Data section>

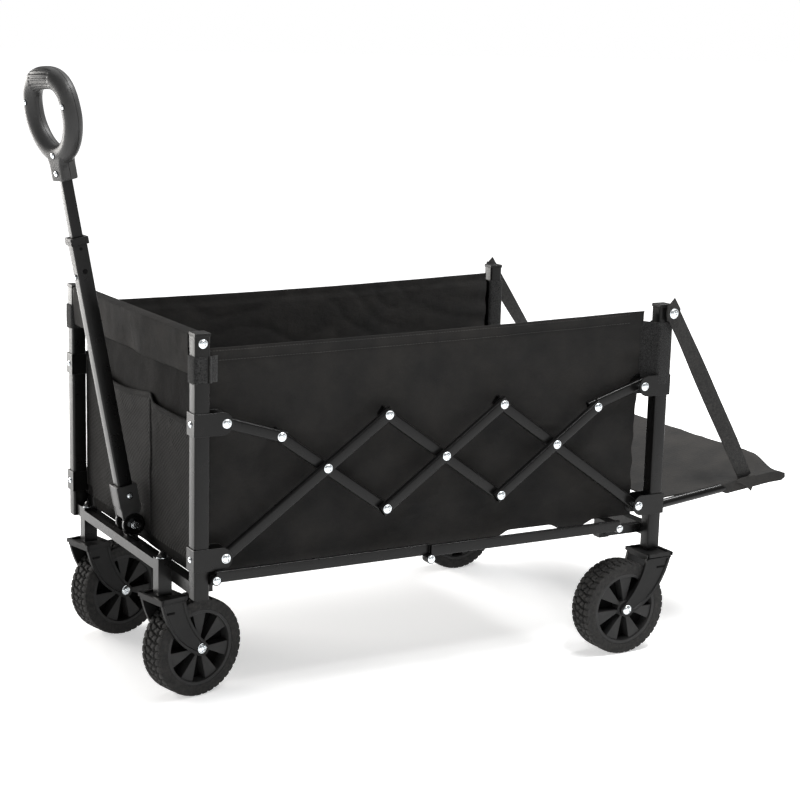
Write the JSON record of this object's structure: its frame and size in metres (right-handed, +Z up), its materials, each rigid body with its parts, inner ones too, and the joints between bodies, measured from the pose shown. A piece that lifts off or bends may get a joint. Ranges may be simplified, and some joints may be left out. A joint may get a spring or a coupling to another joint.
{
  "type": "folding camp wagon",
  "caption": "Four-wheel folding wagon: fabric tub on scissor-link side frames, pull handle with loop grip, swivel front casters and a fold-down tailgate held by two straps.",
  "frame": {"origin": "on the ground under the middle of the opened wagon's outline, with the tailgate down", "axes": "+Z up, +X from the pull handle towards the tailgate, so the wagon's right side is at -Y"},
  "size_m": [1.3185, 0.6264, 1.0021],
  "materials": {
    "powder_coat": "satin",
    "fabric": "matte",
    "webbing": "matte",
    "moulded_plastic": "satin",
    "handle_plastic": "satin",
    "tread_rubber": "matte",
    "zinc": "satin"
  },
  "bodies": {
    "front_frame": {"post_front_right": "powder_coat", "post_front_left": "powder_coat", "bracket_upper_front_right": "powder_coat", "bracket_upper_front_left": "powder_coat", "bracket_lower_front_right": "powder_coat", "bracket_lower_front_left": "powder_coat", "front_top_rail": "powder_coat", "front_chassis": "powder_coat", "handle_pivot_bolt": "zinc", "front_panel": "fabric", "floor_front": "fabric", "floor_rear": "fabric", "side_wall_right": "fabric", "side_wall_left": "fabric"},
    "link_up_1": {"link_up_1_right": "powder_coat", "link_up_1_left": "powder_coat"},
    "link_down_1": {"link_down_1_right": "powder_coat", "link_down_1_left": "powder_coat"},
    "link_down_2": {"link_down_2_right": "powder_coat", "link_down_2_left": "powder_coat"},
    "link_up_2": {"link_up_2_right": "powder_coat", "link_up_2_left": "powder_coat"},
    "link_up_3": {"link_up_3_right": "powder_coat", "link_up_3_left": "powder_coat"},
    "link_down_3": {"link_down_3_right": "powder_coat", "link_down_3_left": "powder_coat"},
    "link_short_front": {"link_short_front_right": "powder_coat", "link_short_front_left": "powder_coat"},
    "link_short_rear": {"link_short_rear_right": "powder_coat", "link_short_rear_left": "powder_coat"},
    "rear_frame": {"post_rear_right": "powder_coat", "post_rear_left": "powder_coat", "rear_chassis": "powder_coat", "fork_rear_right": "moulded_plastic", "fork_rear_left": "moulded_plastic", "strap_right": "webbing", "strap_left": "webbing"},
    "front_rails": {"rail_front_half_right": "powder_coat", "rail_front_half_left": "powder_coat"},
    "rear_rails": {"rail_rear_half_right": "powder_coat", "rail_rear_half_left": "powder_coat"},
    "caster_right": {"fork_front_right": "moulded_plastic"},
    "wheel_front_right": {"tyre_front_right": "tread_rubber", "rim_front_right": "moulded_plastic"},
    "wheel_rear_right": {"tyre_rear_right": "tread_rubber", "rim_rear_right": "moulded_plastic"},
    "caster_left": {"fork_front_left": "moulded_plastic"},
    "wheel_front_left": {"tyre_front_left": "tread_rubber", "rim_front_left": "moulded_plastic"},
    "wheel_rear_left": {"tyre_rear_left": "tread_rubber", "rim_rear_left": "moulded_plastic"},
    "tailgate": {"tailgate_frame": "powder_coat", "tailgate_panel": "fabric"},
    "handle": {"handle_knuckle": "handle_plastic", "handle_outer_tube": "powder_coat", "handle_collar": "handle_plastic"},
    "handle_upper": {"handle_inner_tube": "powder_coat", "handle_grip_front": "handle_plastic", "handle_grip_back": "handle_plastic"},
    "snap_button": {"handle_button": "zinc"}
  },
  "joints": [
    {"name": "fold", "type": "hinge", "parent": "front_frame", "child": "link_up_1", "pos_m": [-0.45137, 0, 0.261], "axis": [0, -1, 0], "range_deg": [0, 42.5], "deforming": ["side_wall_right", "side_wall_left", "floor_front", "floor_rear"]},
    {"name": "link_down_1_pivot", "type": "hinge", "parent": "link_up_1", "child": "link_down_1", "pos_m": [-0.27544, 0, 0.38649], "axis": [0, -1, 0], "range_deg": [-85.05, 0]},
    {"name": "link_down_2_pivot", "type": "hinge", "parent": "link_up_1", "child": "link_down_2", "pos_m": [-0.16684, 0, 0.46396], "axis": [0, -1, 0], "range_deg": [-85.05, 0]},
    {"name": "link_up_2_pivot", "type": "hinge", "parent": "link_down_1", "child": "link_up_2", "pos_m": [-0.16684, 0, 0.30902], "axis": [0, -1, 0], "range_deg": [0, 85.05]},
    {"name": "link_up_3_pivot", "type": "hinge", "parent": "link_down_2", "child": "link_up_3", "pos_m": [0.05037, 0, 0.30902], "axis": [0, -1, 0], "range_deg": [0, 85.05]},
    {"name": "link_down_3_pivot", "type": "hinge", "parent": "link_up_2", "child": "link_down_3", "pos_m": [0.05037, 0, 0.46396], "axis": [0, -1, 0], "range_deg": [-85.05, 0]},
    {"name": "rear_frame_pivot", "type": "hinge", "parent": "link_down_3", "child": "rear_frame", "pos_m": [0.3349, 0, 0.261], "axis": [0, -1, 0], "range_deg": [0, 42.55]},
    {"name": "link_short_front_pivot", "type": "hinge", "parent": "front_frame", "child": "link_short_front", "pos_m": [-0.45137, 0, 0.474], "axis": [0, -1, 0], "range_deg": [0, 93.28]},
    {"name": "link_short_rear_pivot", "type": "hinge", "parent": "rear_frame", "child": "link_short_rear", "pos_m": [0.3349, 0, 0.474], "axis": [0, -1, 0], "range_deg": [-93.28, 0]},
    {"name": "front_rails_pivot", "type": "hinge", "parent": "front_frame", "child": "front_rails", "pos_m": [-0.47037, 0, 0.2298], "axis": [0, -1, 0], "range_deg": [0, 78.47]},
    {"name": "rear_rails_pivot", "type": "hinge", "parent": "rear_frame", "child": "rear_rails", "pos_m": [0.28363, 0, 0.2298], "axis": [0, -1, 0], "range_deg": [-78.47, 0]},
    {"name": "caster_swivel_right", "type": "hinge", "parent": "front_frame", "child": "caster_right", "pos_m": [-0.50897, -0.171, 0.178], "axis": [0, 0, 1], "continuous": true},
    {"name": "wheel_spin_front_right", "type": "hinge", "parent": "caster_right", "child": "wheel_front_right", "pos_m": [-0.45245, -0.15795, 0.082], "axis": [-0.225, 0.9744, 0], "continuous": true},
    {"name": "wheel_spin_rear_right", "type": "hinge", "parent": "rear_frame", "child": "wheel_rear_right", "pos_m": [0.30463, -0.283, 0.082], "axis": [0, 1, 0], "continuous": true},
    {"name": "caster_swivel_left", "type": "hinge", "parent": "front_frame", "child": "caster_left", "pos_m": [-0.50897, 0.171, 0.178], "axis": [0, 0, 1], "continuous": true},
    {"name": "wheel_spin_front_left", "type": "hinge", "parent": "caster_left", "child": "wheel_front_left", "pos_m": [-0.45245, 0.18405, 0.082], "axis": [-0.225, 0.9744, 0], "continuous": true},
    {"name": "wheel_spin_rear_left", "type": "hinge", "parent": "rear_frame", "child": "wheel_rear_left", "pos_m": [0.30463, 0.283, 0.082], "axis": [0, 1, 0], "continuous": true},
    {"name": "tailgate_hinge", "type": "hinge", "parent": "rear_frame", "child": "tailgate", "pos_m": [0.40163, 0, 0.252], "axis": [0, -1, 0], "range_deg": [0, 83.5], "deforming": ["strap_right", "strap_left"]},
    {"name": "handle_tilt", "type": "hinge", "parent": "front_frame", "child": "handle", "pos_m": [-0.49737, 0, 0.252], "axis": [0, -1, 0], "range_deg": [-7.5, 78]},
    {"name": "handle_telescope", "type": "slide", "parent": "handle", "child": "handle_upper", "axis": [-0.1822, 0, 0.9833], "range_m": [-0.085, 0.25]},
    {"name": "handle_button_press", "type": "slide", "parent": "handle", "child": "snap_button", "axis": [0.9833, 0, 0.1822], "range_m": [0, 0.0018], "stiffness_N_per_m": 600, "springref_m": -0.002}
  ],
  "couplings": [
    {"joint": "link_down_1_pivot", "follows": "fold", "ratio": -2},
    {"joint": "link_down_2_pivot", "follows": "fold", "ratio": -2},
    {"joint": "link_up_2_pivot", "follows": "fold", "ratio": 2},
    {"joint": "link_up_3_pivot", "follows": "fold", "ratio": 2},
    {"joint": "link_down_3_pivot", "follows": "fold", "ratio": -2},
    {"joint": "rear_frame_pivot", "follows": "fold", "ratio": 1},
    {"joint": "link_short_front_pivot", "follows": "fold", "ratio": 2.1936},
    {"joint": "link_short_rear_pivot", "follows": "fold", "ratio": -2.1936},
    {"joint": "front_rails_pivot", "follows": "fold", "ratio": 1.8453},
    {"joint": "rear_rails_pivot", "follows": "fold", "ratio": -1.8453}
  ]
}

Task description> Find and count the lines of the data that include the string "bodies", and report that figure by itself.

Solution for this exercise> 2